After more than 13 years, and tens of thousands of questions, Moz Q&A closed on 12th December 2024. Whilst we’re not completely removing the content - many posts will still be possible to view - we have locked both new posts and new replies. More details here.
Wildcarding Robots.txt for Particular Word in URL
-
Hey All,
So I know that this isn't a standard robots.txt, I'm aware of how to block or wildcard certain folders but I'm wondering whether it's possible to block all URL's with a certain word in it?
We have a client that was hacked a year ago and now they want us to help remove some of the pages that were being autogenerated with the word "viagra" in it. I saw this article and tried implementing it https://builtvisible.com/wildcards-in-robots-txt/ and it seems that I've been able to remove some of the URL's (although I can't confirm yet until I do a full pull of the SERPs on the domain). However, when I test certain URL's inside of WMT it still says that they are allowed which makes me think that it's not working fully or working at all.
In this case these are the lines I've added to the robots.txt
Disallow: /*&viagra
Disallow: /*&Viagra
I know I have the solution of individually requesting URL's to be removed from the index but I want to see if anybody has every had success with wildcarding URL's with a certain word in their robots.txt? The individual URL route could be very tedious.
Thanks!
Jon
-
Hey Paul,
Great answer, for some reason it totally slipped my mind that robots.txt is a crawling directive and not an index one. Yes the pages return a 404 on the headers. I've grabbed a copy of the complete SERPS and will now manually disallow them.
Thanks!
Jon
-
Thank for the endorsement, Christy! Funny, I only just now saw Rand's recent WBF related to this topic, but pleased to see my answer lines up exactly with his info.
P.
-
You need to be aware, Jonathan, that there is absolutely nothing about a robots.txt disallow that will help remove a URL from the search engine indexes. Robots is a crawling directive, NOT an indexing directive. In fact, in most cases, blocking URLs in robots.txt will actually cause them to remain in the index even longer.

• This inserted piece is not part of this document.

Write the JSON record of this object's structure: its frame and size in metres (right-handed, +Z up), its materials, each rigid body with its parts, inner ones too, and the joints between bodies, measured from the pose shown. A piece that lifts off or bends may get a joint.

I'm assuming you have cleaned up the site so the actual spam URLs no longer resolve. Those URLs should now result in a 404 error page. You must confirm they are actually returning the correct 404 code in the headers. As long as this is the case, it is a matter of waiting while the search engines crawl the spam URLs often enough to recognise they are really gone and remove them from the index. The problem with adding them to the robots.txt is that is actually telling the search engines NOT to crawl them, so they are unlikely to discover that they lead to 404s, hence they may remain in the index even longer.
Unfortunately you can't use a no-index tag on the offending pages, because the pages should no longer exist on the site. I don't think even a careful implementation of a X-Robots noindex directive in htaccess would work, because the URLs should be resulting in a 404.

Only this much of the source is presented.